The original intention in creating Lucas Oil Indianapolis Raceway Park was to design a 15-turn, 2.5 mile road course.  Nearly as an afterthought, and as an insurance measure against economic problems, the investment group decided to incorporate a quarter-mile drag strip into the long straightaway of the 2.5-mile long road course design. 

Constructed with assistance from the NHRA, the drag strip was the first of the three courses to be completed, with the facility’s first event held on the strip in the fall of 1960.  During the 1960 U.S. Nationals in Detroit, a handshake agreement between Binford and NHRA founder Wally Parks promised that the event would move to Lucas Oil Indianapolis Raceway Park in 1961.  The historic three-year pact was signed and sealed under a tree in Detroit Dragway’s pits and Lucas Oil Indianapolis Raceway Park eventually became the home of the NHRA’s biggest annual event. 

The NHRA purchased the entire facility in 1979.  The first major improvement came in 1983 with the construction and dedication of Parks Tower, the four-story drag strip tower.  In 1998, new grandstands, suites and a tower complex on the front straightway were completed at the oval track at a cost of nearly $2.5 million, which included the repaving of the entire oval surface as part of a three-phase facility improvement project. 

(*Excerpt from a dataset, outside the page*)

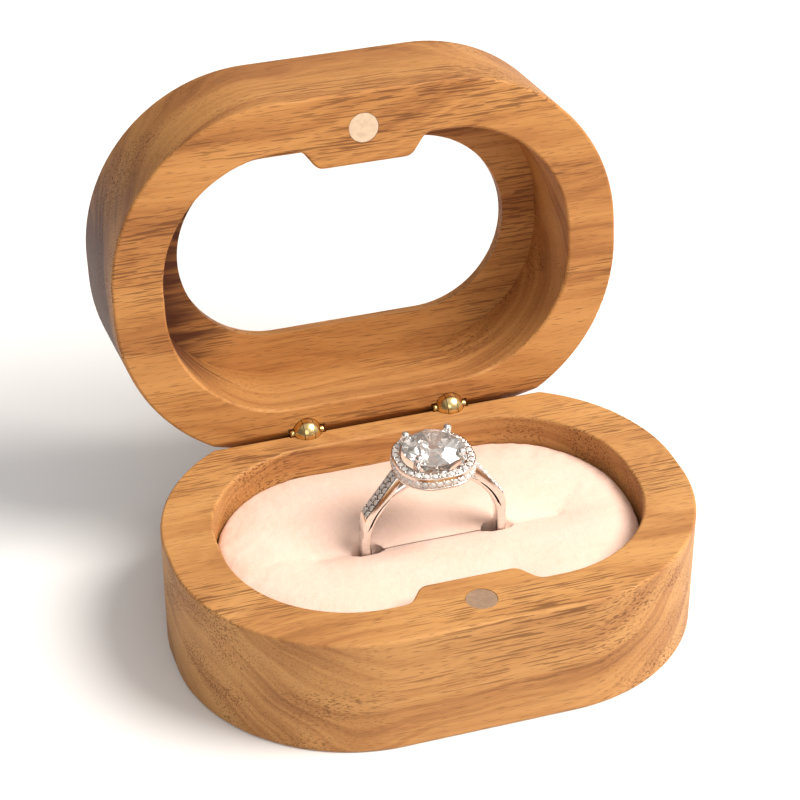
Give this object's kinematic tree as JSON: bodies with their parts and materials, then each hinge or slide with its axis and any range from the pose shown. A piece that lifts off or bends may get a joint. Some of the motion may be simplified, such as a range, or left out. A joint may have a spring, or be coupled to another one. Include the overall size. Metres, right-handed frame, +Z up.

In 2001, NHRA and Lucas Oil Indianapolis Raceway Park constructed a new drag strip racing surface, replacing the strip with a 660-foot concrete pad and laying new asphalt on the remainder of the track and shutdown area.  Prior to the 2003 Chevrolet Performance U. S. Nationals, eight new luxury suites were added along the top of the west-side grandstands of the drag strip, giving fans a unique perspective of the action on the famed quarter-mile track.  In 2005, new soft barrier walls were added to the oval.   

In 2006 the track announced its first track entitlement with O’Reilly Raceway Park at Indianapolis.  The track – which had been long known as Indianapolis Raceway Park was named O’Reilly Raceway Park at Indianapolis.

In 2009 a new front office complex was built for the use of the full time staff, ticketing office, meeting space and race souvenirs on display.

In January 2011, the track announced a new entitlement sponsorship with Lucas Oil Products and is now named Lucas Oil Indianapolis Raceway Park.  Lucas Oil Indianapolis Raceway Park reached another milestone in 2014 by celebrating the 60th Anniversary of the U.S. Nationals as well as the 60th anniversary of the facility in 2021.